• _The exercise_
Search the material for the word "from" and copy each line that holds it.

• _Data records_
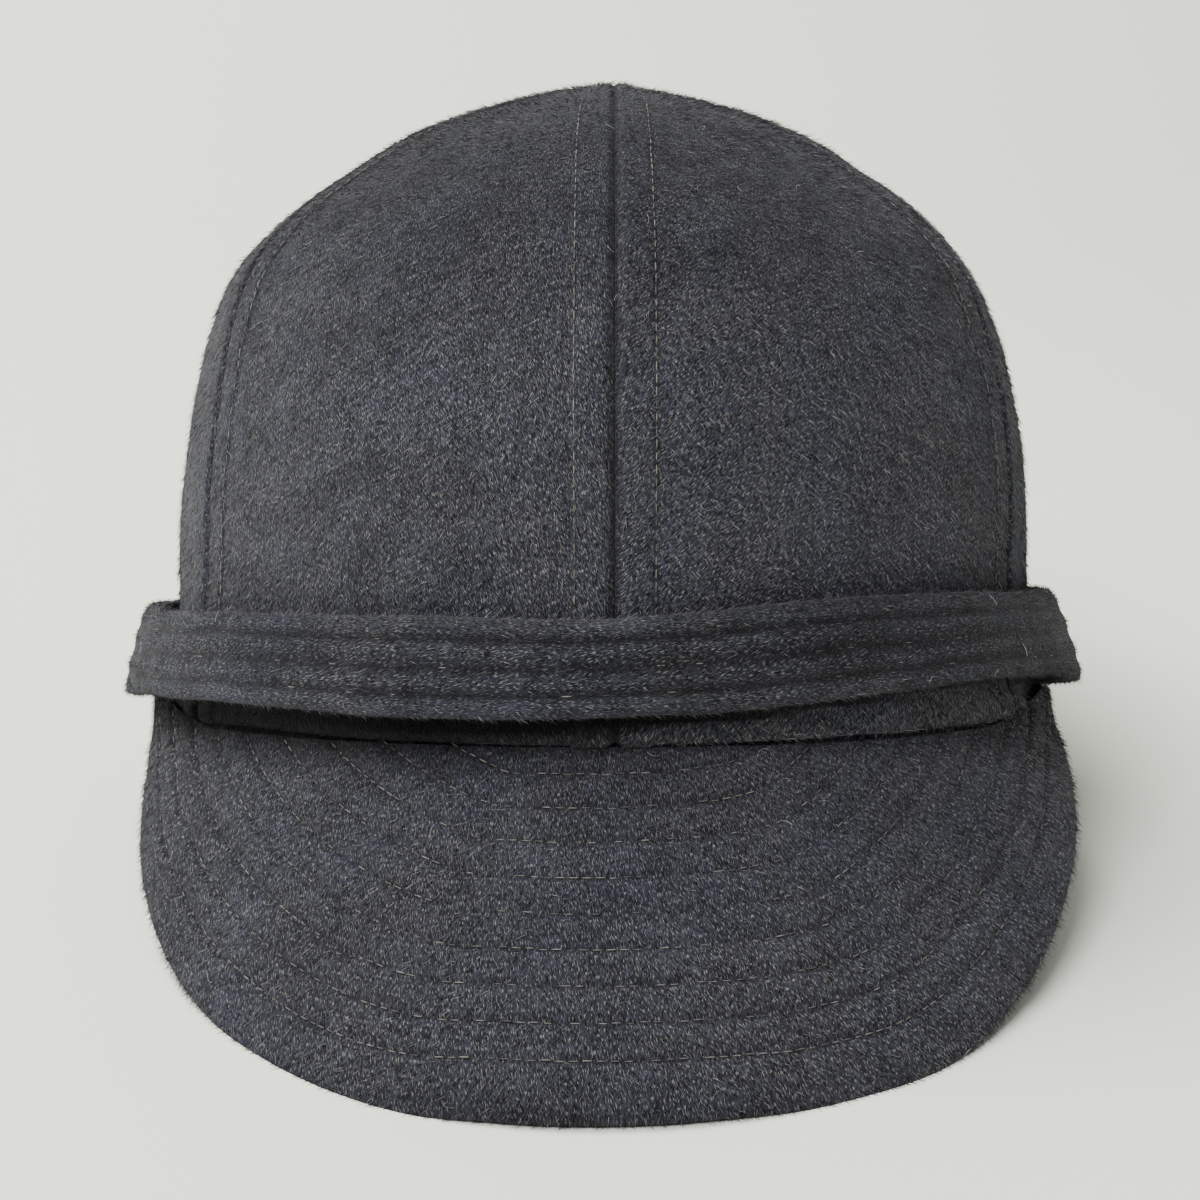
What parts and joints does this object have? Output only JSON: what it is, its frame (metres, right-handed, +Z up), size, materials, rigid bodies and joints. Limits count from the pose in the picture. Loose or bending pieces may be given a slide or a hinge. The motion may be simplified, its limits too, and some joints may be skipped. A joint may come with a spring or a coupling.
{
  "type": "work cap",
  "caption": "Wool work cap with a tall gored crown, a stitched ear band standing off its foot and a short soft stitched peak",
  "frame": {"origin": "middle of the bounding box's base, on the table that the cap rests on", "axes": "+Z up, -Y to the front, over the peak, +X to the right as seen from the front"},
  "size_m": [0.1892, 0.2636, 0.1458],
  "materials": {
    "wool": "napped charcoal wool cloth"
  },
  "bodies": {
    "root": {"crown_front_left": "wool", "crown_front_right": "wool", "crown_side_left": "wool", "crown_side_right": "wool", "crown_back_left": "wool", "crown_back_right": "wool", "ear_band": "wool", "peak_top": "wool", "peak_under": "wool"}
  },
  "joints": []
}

==

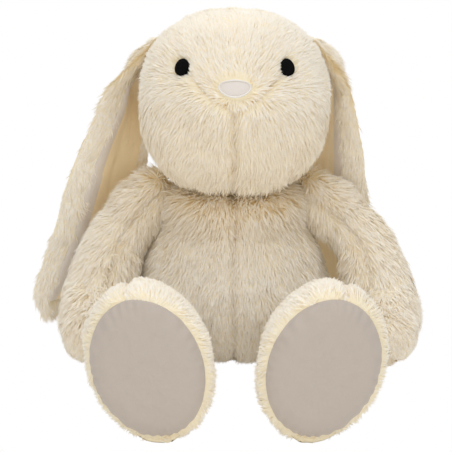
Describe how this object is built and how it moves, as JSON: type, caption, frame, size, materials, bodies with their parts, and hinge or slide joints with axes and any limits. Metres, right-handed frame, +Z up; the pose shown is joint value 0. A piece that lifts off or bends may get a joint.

• _Exercise answer_
What parts and joints does this object have? Output only JSON: what it is, its frame (metres, right-handed, +Z up), size, materials, rigid bodies and joints. Limits count from the pose in the picture. Loose or bending pieces may be given a slide or a hinge. The motion may be simplified, its limits too, and some joints may be skipped. A joint may come with a spring or a coupling.
  "frame": {"origin": "middle of the bounding box's base, on the table that the cap rests on", "axes": "+Z up, -Y to the front, over the peak, +X to the right as seen from the front"},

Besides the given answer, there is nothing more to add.